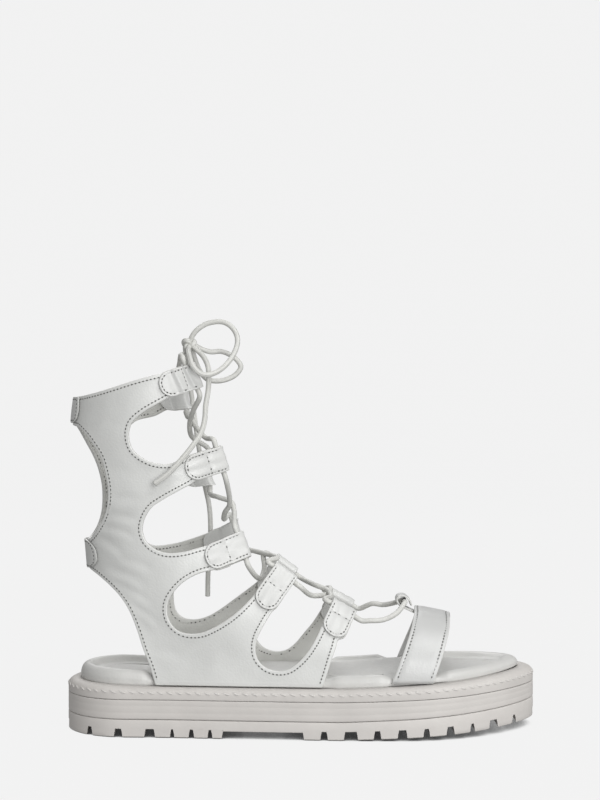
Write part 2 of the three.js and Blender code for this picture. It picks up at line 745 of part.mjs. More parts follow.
// Where a lace leaves a tunnel: two points on its axis, so that it comes out straight.
const leaving = (k, side, upper, seat) => [
  tunnelEnd(k, side, upper, 0.6, seat),
  tunnelEnd(k, side, upper, 4.4, seat),
];

// Two lengths of lace that cross between two rows of tabs, each with the points it passes.
const CROSSINGS = [
  {
    rows: [0, 1],
    fromLateral: [[-61.9, -14, 182.3], [-64.8, -3.2, 174.5], [-64.4, 6, 167]],
    fromMedial: [[-67.5, 7, 181], [-63.6, 0.8, 175.4], [-60, -5, 171.2], [-55, -12, 166.3]],
  },
  {
    rows: [1, 2],
    fromLateral: [[-41.8, -2.6, 127.4], [-44.7, 2.6, 122.6], [-45.6, 9, 118.2]],
    fromMedial: [[-48.9, 6, 131.3], [-40.9, 1.6, 128.6], [-39.3, -2, 124.5]],
  },
  {
    rows: [2, 3],
    fromLateral: [[-24.1, -11, 85.5], [-21.6, 0, 90.6], [-22.4, 6.3, 97.3]],
    fromMedial: [[-31.5, 18, 99.2], [-23.2, 6, 98.6], [-17.2, -3, 98], [-14.2, -12, 97.4]],
  },
  {
    rows: [3, 4],
    fromLateral: [[5.9, -11, 75.8], [15.3, 0.6, 75.6], [16.6, 9, 77.8]],
    fromMedial: [[7.8, 6, 79.9], [14.6, -0.2, 77.8], [16.8, -9, 75.3]],
  },
];
function laceCrossing({ rows, fromLateral, fromMedial }) {
  const [upperRow, lowerRow] = rows;
  const strand = (side, between) => cord([
    ...leaving(upperRow, side, false),
    ...between.map((row) => point(...row)),
    ...leaving(lowerRow, -side, true).reverse(),
  ], 9);
  return joined([strand(-1, fromLateral), strand(1, fromMedial)]);
}

// One length through the toe loop, back on each side to the front end of the lowest
// tab's tunnel.
const TOE_LACE = {
  lateral: [[54.5, -12.5, 66], [46.5, -17.5, 62.8], [39, -20, 62.6]],
  medial: [[55.4, 12, 69], [48, 16.5, 67], [42, 18, 67.5]],
};
function toeLace() {
  return cord([
    ...leaving(4, -1, false),
    ...TOE_LACE.lateral.map((row) => point(...row)).reverse(),
    ...[[-1, 1], [-1, -3], [1, -3], [1, 1]].map(([side, past]) => toeTunnelEnd(side, past)),
    ...TOE_LACE.medial.map((row) => point(...row)),
    ...leaving(4, 1, false).reverse(),
  ], 18);
}

// The knot stands over the gap between the top tabs. Two lengths come up to it, two
// loops and two ends leave it.
const KNOT = { centre: [-65, -6, 220], radii: [4.6, 4.0, 3.6] };
const NECK_SEAT = 6.0;
const NECK = {
  lateral: [[-69.0, -16.5, 213.5], [-68.0, -10.2, 214.3]],
  medial: [[-71.7, 12, 210.5], [-70.2, 1.5, 213.8]],
  top: [-67, -6, 214.8],
};
const LOOP_FRONT = [
  [-62.6, -8.2, 225.4], [-60.4, -8.6, 228.2], [-54.3, -9, 232], [-46.3, -10, 233],
  [-41.5, -11, 231], [-37.6, -13, 226.1], [-36.7, -16, 220.6], [-38.7, -20, 214.1],
  [-42.8, -24, 208], [-47.8, -27.5, 203.9], [-53.2, -30, 202.1], [-57.6, -31.6, 203.2],
  [-61.4, -32, 207.6], [-63.2, -27.5, 212.6], [-64.6, -13.6, 216.4],
];
const LOOP_REAR = [
  [-59.4, -3.2, 218.4], [-57.2, -2.6, 217.2], [-52.7, -2, 215.9], [-46.9, -1, 216.2],
  [-42.2, 0, 214.6], [-38.2, 1, 211.8], [-35.4, 1.5, 207.4], [-38.2, 1.5, 203],
  [-42.8, 1, 200.3], [-49.2, 0, 199], [-54.6, -1, 200], [-58.8, -2, 204.4], [-61.4, -3, 210.4],
  [-62.4, -3.6, 214.2],
];
const END_LATERAL = [
  [-59.8, -8.6, 216.6], [-56.8, -11.5, 213.4], [-53.6, -16.5, 207.5], [-52.8, -21.5, 200.5],
  [-53.0, -24, 193], [-54.3, -25, 185], [-54.8, -26.2, 177], [-56.8, -28.6, 169.4],
  [-61.5, -32, 162], [-68, -34, 154], [-75, -35, 146.6], [-82.4, -35.2, 141],
];
const END_MEDIAL = [
  [-66.8, -0.6, 220.6], [-67.6, 4, 220.4], [-68.5, 13, 217.5], [-68.4, 23, 213], [-67.6, 31, 206.6],
  [-67.6, 36.2, 198.5], [-66.4, 37.6, 190], [-64.5, 37, 176], [-62.4, 35.8, 162],
  [-60.2, 34.6, 149], [-58.2, 33.6, 136.5], [-55.6, 33, 124.3], [-54.8, 33.2, 110],
  [-55.6, 34.2, 97], [-56.4, 35.8, 84], [-56.7, 36.4, 69.5],
];
const route = (rows, steps) => cord(rows.map((row) => point(...row)), steps);

function knot() {
  const lump = new THREE.SphereGeometry(1, 12, 8);
  lump.scale(...KNOT.radii);
  lump.translate(...KNOT.centre);
  return geometryOfSolid(solidOf(lump));
}

// Both lengths that come up from the top tabs, as far as the knot.
function neck() {
  return cord([
    ...leaving(0, -1, true, NECK_SEAT),
    ...NECK.lateral.map((row) => point(...row)),
    point(...NECK.top),
    ...NECK.medial.map((row) => point(...row)).reverse(),
    ...leaving(0, 1, true, NECK_SEAT).reverse(),
  ], 11);
}

// ---------------------------------------------------------------- assembly
const COLOURS = { leather: 0xcfcfcb, lining: 0xc9c8c2, rubber: 0xc6c2bb, lace: 0xc4c4be };
const group = new THREE.Group();
function add(name, geometry, colour, roughness) {
  const material = new THREE.MeshStandardMaterial({ color: colour, roughness, metalness: 0 });
  const mesh = new THREE.Mesh(geometry, material);
  mesh.name = name;
  group.add(mesh);
}

add('outsole', outsole(), COLOURS.rubber, 0.75);
add('midsole', midsole(), COLOURS.rubber, 0.7);
add('welt', welt(), COLOURS.rubber, 0.6);
add('footbed', footbed(), COLOURS.lining, 0.45);
add('upper', upper(), COLOURS.leather, 0.4);
add('collar_back_strip', collarBackStrip(), COLOURS.leather, 0.4);
add('heel_patch', heelPatch(), COLOURS.leather, 0.4);
add('toe_strap', toeStrap(), COLOURS.leather, 0.35);
add('toe_loop', toeLoop(), COLOURS.leather, 0.4);
for (const [side, word] of [[-1, 'lateral'], [1, 'medial']]) {
  for (let k = 0; k < TABS.length; k += 1) {
    add(`loop_tab_${word}_${k + 1}`, loopTab(k, side), COLOURS.leather, 0.35);
  }
}
add('lace_toe', toeLace(), COLOURS.lace, 0.5);
add('lace_neck', neck(), COLOURS.lace, 0.5);
for (const crossing of CROSSINGS) {
  const [upperRow, lowerRow] = crossing.rows;
  const name = `lace_crossing_${upperRow + 1}_${lowerRow + 1}`;
  add(name, laceCrossing(crossing), COLOURS.lace, 0.5);
}
add('bow_knot', knot(), COLOURS.lace, 0.5);
add('bow_loop_front', route(LOOP_FRONT, 13), COLOURS.lace, 0.5);
add('bow_loop_rear', route(LOOP_REAR, 11), COLOURS.lace, 0.5);
add('lace_end_lateral', route(END_LATERAL, 12), COLOURS.lace, 0.5);
add('lace_end_medial', route(END_MEDIAL, 19), COLOURS.lace, 0.5);

export default group;
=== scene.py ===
# Lace-up gladiator sandal, right shoe: the looks of each piece, in the order of assembly.
# Sizes are in millimetres and the meshes in metres. +X is the toe, +Y the medial side.
import math

import bmesh
import bpy
import numpy as np
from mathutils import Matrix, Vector
from mathutils.geometry import delaunay_2d_cdt


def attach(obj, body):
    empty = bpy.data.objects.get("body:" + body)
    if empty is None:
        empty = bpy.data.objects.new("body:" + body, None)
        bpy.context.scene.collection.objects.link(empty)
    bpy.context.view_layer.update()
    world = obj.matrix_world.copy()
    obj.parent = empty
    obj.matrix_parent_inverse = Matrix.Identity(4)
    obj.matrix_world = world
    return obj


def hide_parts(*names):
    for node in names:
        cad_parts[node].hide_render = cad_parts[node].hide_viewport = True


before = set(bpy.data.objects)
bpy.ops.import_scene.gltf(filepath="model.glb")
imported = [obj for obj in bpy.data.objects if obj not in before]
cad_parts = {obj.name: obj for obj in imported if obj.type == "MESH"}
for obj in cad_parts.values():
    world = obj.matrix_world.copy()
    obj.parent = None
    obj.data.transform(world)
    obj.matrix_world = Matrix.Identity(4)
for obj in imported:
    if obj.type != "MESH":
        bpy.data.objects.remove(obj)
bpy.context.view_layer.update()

# ---------------------------------------------------------------- camera
# It looks level along +Y at the outer side of the shoe, from a little under a metre.
camera = bpy.data.objects.new("camera", bpy.data.cameras.new("camera"))
camera.data.sensor_width = 36
camera.data.lens = 72.2
camera.location = (-0.001, -0.932, 0.188)
camera.rotation_euler = (math.radians(90), 0, 0)
bpy.context.scene.collection.objects.link(camera)
bpy.context.scene.camera = camera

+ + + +

◆ **What needs to be done**
Transcribe the lines above from the one with "add('outsole', outsole(), COLOURS.rubber, 0.75);" through the one with "before = set(bpy.data.objects)". Include both ends and leave out every other line.

◆ **Correct response**
add('outsole', outsole(), COLOURS.rubber, 0.75);
add('midsole', midsole(), COLOURS.rubber, 0.7);
add('welt', welt(), COLOURS.rubber, 0.6);
add('footbed', footbed(), COLOURS.lining, 0.45);
add('upper', upper(), COLOURS.leather, 0.4);
add('collar_back_strip', collarBackStrip(), COLOURS.leather, 0.4);
add('heel_patch', heelPatch(), COLOURS.leather, 0.4);
add('toe_strap', toeStrap(), COLOURS.leather, 0.35);
add('toe_loop', toeLoop(), COLOURS.leather, 0.4);
for (const [side, word] of [[-1, 'lateral'], [1, 'medial']]) {
  for (let k = 0; k < TABS.length; k += 1) {
    add(`loop_tab_${word}_${k + 1}`, loopTab(k, side), COLOURS.leather, 0.35);
  }
}
add('lace_toe', toeLace(), COLOURS.lace, 0.5);
add('lace_neck', neck(), COLOURS.lace, 0.5);
for (const crossing of CROSSINGS) {
  const [upperRow, lowerRow] = crossing.rows;
  const name = `lace_crossing_${upperRow + 1}_${lowerRow + 1}`;
  add(name, laceCrossing(crossing), COLOURS.lace, 0.5);
}
add('bow_knot', knot(), COLOURS.lace, 0.5);
add('bow_loop_front', route(LOOP_FRONT, 13), COLOURS.lace, 0.5);
add('bow_loop_rear', route(LOOP_REAR, 11), COLOURS.lace, 0.5);
add('lace_end_lateral', route(END_LATERAL, 12), COLOURS.lace, 0.5);
add('lace_end_medial', route(END_MEDIAL, 19), COLOURS.lace, 0.5);

export default group;
=== scene.py ===
# Lace-up gladiator sandal, right shoe: the looks of each piece, in the order of assembly.
# Sizes are in millimetres and the meshes in metres. +X is the toe, +Y the medial side.
import math

import bmesh
import bpy
import numpy as np
from mathutils import Matrix, Vector
from mathutils.geometry import delaunay_2d_cdt


def attach(obj, body):
    empty = bpy.data.objects.get("body:" + body)
    if empty is None:
        empty = bpy.data.objects.new("body:" + body, None)
        bpy.context.scene.collection.objects.link(empty)
    bpy.context.view_layer.update()
    world = obj.matrix_world.copy()
    obj.parent = empty
    obj.matrix_parent_inverse = Matrix.Identity(4)
    obj.matrix_world = world
    return obj


def hide_parts(*names):
    for node in names:
        cad_parts[node].hide_render = cad_parts[node].hide_viewport = True


before = set(bpy.data.objects)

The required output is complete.